The most realistic early wins are where blockchain stays mostly invisible. Users might see faster settlement, better receipts, or easier verification, but they won’t need to learn seed phrases.
Tourism and retail without breaking the rules
Tourism is Thailand’s pressure test. Visitors arrive with digital assets, but merchants need Thai baht, clear receipts, and consumer protection. One workable approach is conversion, not direct crypto payment.
Here’s the difference:
- Direct crypto payment: the merchant receives crypto for goods, which runs into policy limits.
- Regulated conversion to baht: the tourist converts through a licensed channel, then spends baht like normal.
That second model can still use blockchain rails behind the scenes, especially for settlement, identity checks, and transaction records. Done well, it also improves transparency. Tourists should see the exchange rate, the fee, and the final baht amount clearly, with a receipt they can keep.
Consumer protection matters extra in tourist zones because scams spread fast. If a kiosk or app hides fees, misstates rates, or makes refunds impossible, the damage hits Thailand’s reputation, not just one business.
SME finance, supply chains, and proof that goods are real
SMEs don’t need buzzwords. They need cash flow and fewer surprises.
Blockchain-based tracking can help when many parties touch the same goods. For example, a rice shipment can move from farm to mill to exporter to port. If each step logs key events (batch ID, certification, storage conditions, transfer of custody), disputes get easier to settle. It also gets harder for fake certificates to travel with real goods.
On the finance side, tokenized invoices or receivables can speed up funding decisions, because lenders can verify what’s outstanding and whether ownership was pledged elsewhere. Even a basic shared ledger can reduce duplicate paperwork.
Still, one risk never goes away: bad data in, bad data forever. If someone lies at the first step, the chain preserves the lie. Privacy is another issue. SMEs may not want sensitive supplier details visible to a wide network, so permissions and access control must be designed carefully.
Green tokens and carbon tracking, promise and pitfalls
Thailand’s exporters and manufacturers face growing pressure to prove sustainability claims. “Green tokens” can act as digital proof linked to an environmental action or a carbon credit claim. The blockchain part can reduce double-counting by keeping a clear history of issuance, transfer, and retirement.
The catch is measurement quality. A perfect ledger can still record a flawed estimate. That’s why audits and standards matter more than the token format.
A helpful mental model is a library catalog. A better catalog helps you find books, but it can’t fix a book filled with errors. For green tokens, stronger standards make the record useful, while weak standards turn it into marketing.
How to judge a Thai blockchain project before you trust it
Hype is loud, but safety details whisper. Before you deposit money, connect a wallet, or onboard your business, pause and check the basics.
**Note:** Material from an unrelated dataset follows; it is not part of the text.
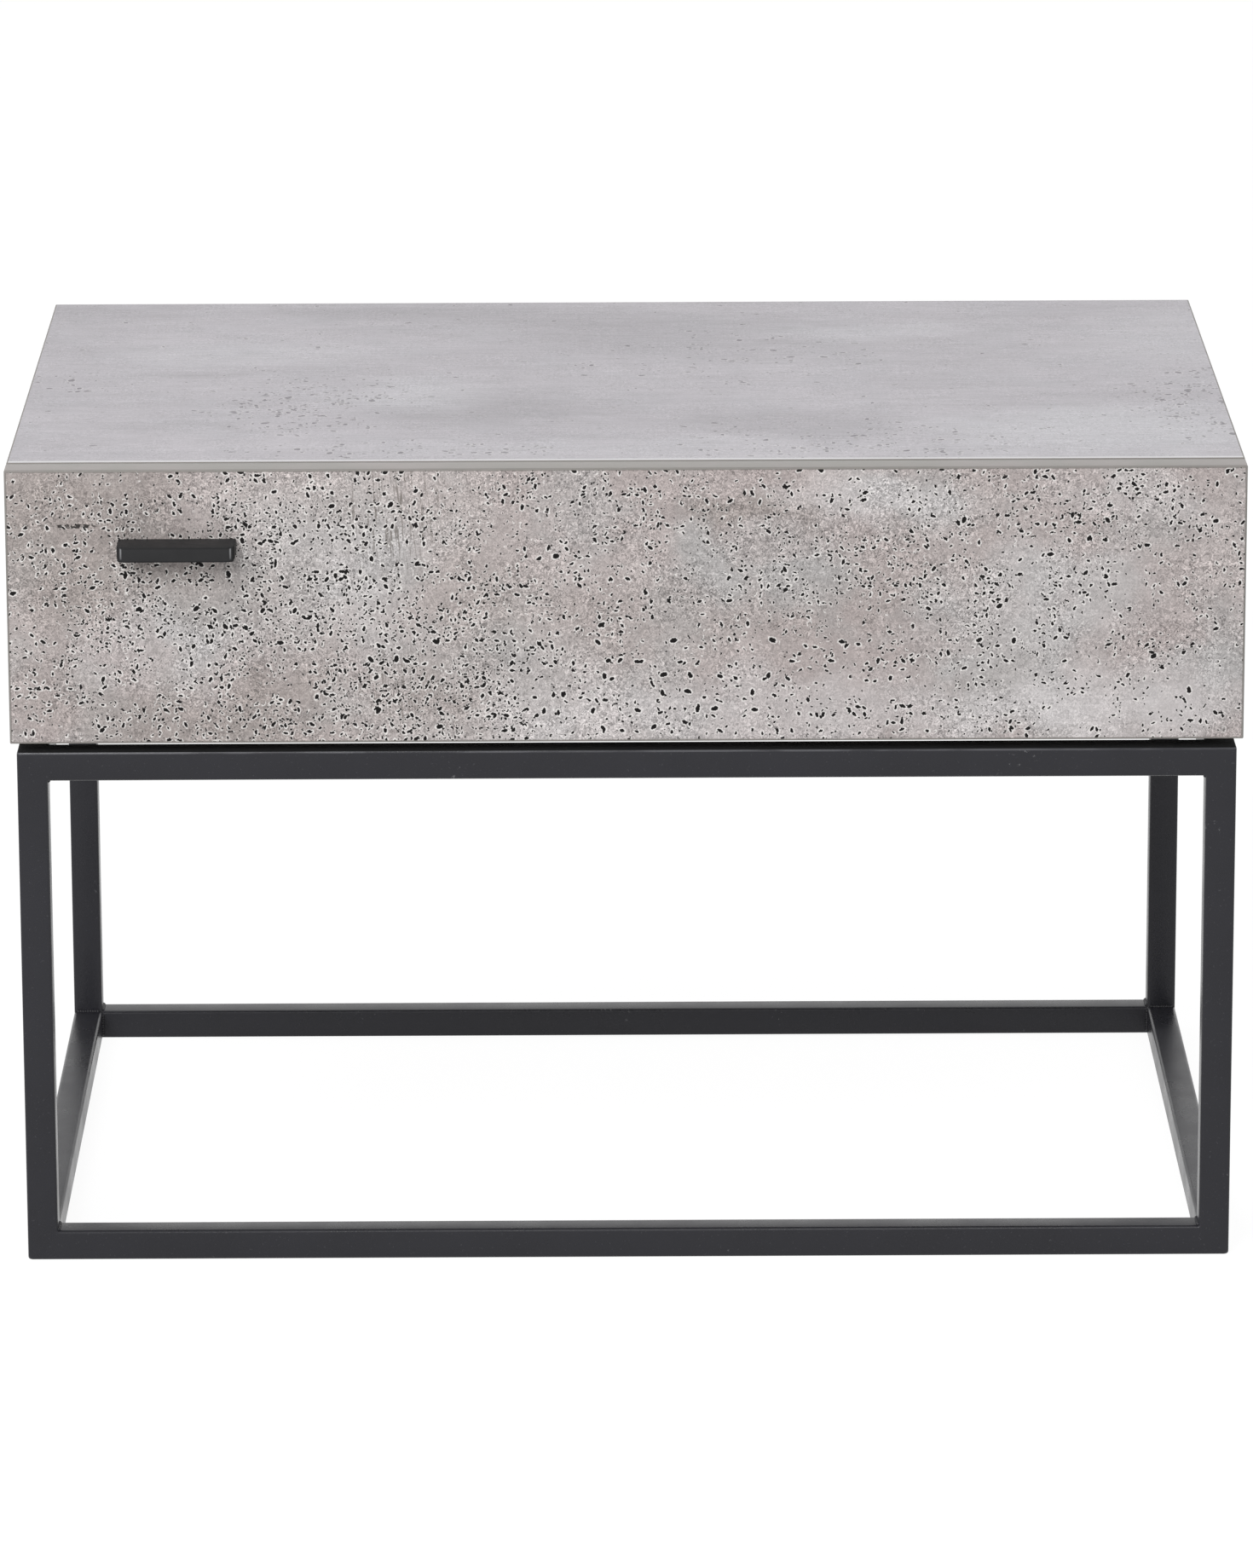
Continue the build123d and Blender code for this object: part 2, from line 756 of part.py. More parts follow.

Start with the project’s legal posture. In Thailand, regulated activity centers on SEC-licensed exchanges, brokers, and dealers, plus clear rules around custody and promotion. If a service encourages you to bypass local oversight, that’s not “freedom,” it’s risk shifting onto you.
Next, look at custody and operational controls. Some of the safest exposures for everyday investors can come through regulated wrappers (like ETFs, if and when available to your investor category) because you may not need to manage private keys. However, that only reduces certain wallet and platform risks. It does not remove market risk, and it doesn’t guarantee good timing.
One more filter is support. In a real crisis, can you reach a human, in Thai or English, with a ticket number and a complaint channel?
If a project can’t explain fees, custody, and risks in plain language, don’t trust it with your money.
For additional reporting on the SEC’s 2026 direction around ETFs, futures, and tokenized assets, see SEC moves tied to ETFs and TFEX futures.
A simple safety checklist: licenses, audits, custody, and clear risk warnings
- Who runs it: Look for a real company, real leadership, and a clear jurisdiction.
- Regulatory status: Check whether the platform operates through licensed channels where required.
- Where funds are held: Ask if assets sit with a qualified custodian, and what happens if the firm fails.
- Audits or proof-of-reserves: Prefer services that publish credible audits or verifiable reserve reporting (when applicable).
- Incident history: Search for prior hacks, freezes, or withdrawal limits, and how the team handled them.
- Fee clarity: Look for a fee page that matches what you see at checkout, including spreads.
- Risk warnings: Trust projects that clearly say you can lose money, not just “upside” stories.
- Complaint channels: Make sure there’s documented customer support and a process for disputes.
- Too-good returns: If returns sound guaranteed, assume you’re the exit liquidity.
Conclusion
Thailand’s local blockchain story in 2026 looks less like a casino and more like infrastructure. Clearer SEC rules, regulated market products, tokenization pilots, and cross-border rails are moving the focus toward systems people can actually use. At the same time, limits on direct crypto payments and a stronger consumer protection stance will keep shaping what products can launch and how they’re marketed.
If you’re investing or building in this space, keep it simple: learn the basics, use regulated channels when possible, and ask better questions about custody, fees, and disclosures. The winners won’t be the loudest project; they’ll be the ones that earn trust in everyday operations.